Other games and exercises to limber up your neurons are out there, including MyBrainTrainer.com, www.happy-neuron.com, www.brainbuilder.com and www.sharpbrains.com.

Learning new tricks

This online industry grew out of the idea that the aging brain can, after all, be taught new tricks, a belief spawned by research in the early 1990s by Michael Merzenich of the University of California at San Francisco. He discovered the brain remains plastic throughout life and that with training can learn new skills at any age.

Merzenich later founded Posit Science, which offers the Brain Fitness Program, a series of computer-based exercises.

This summer, Posit Science released two studies supporting its product’s helpfulness. One involved 182 healthy people 60 and older who divided into groups that did Brain Fitness Program exercises for eight weeks, watched educational DVDs or continued their normal routines.

After eight weeks, researchers found the computer group could complete the training exercises eight times faster than when they started, while the other control groups stayed the same. Meanwhile, the computer group’s general memory improved significantly, too, while the control groups’ did not.

Three months later, the Brain Fitness Program group scored just as high as they had right after their training ended.

A second small study of people diagnosed with mild cognitive impairment used PET scans of their brains before and after the study and showed evidence of memory gain in those who used the Brain Fitness Program.

Whether it works or not

But these studies were very small, and there are scholars who feel the contention that brain exercises will arrest mental decline are ill-founded.

One of them is Dr. Timothy Salthouse, a University of Virginia psychology professor, who recently analyzed a large number of studies meant to show that if we use our brains we won’t lose brain power.

In the new journal Perspectives on Psychological Science, Salthouse wrote earlier this year that there is “little scientific evidence that engagement in mentally stimulating activities alters the rate of mental aging.”

But he doesn’t discourage mental exercises:

“Although my professional opinion is that at the present time the mental-exercise hypothesis is more of an optimistic hope than an empirical reality, my personal recommendation is that people should behave as though it were true.

“That is, people should continue to engage in mentally stimulating activities because even if there is not yet evidence that it has beneficial effects in slowing the rate of age-related decline in cognitive functioning, there is no evidence that it has any harmful effects, the activities are often enjoyable and may contribute to a higher quality of life. …

“If you can still do it, then you know you have not yet lost it,” he concluded.

So whether you like the new computer and electronic mental-exercise games or prefer something else, pumping neurons isn’t a bad idea.

Consumer Reports on Health in its November issue suggested a variety of mental activities, including old standbys chess, bridge, crossword puzzles, memorizing poems and playing a musical instrument.

The latest research

A study published yesterday in the Journal of the American Medical Association showed that the benefits of relatively brief cognitive training (10 sessions each lasting an hour to 75 minutes) persisted for as long as five years in people 65 and older.

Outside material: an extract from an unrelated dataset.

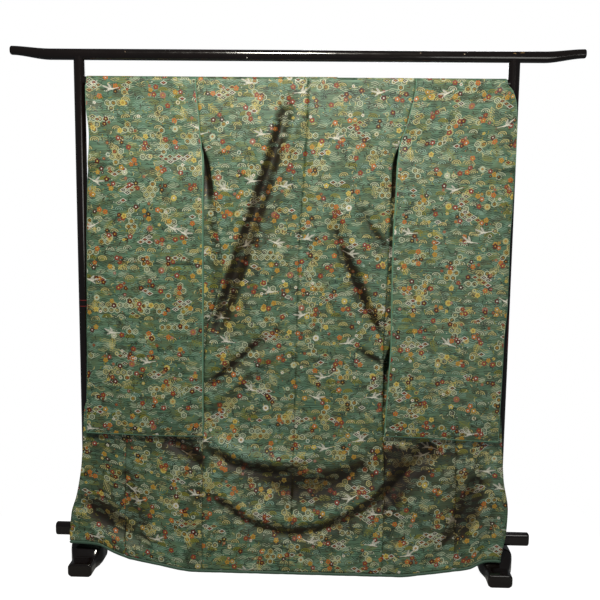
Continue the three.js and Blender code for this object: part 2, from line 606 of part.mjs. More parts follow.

Some participants were trained to improve their reasoning by finding a pattern in a letter or word series. Others trained their memory by remembering lists of words and sequences of items. Another group practiced to improve the speed of their thinking by identifying an object on a computer screen after brief exposure to it. A fourth group received no training.

A subset of subjects in the ACTIVE study of 2,802 adults received more computer-based visual attention training. That group performed better on actual daily tasks, such as reacting to road traffic signs and reading instructions on medicine bottles, according to Dr. Frederick W. Unverzagt, a neuropsychologist and associate professor of psychiatry and leader of the Indiana University School of Medicine site, one of six sites where the study was done.

He said that while the effect on the participants was “modest, it is an exciting finding because it suggests that training in basic mental abilities may have more general practical benefits.”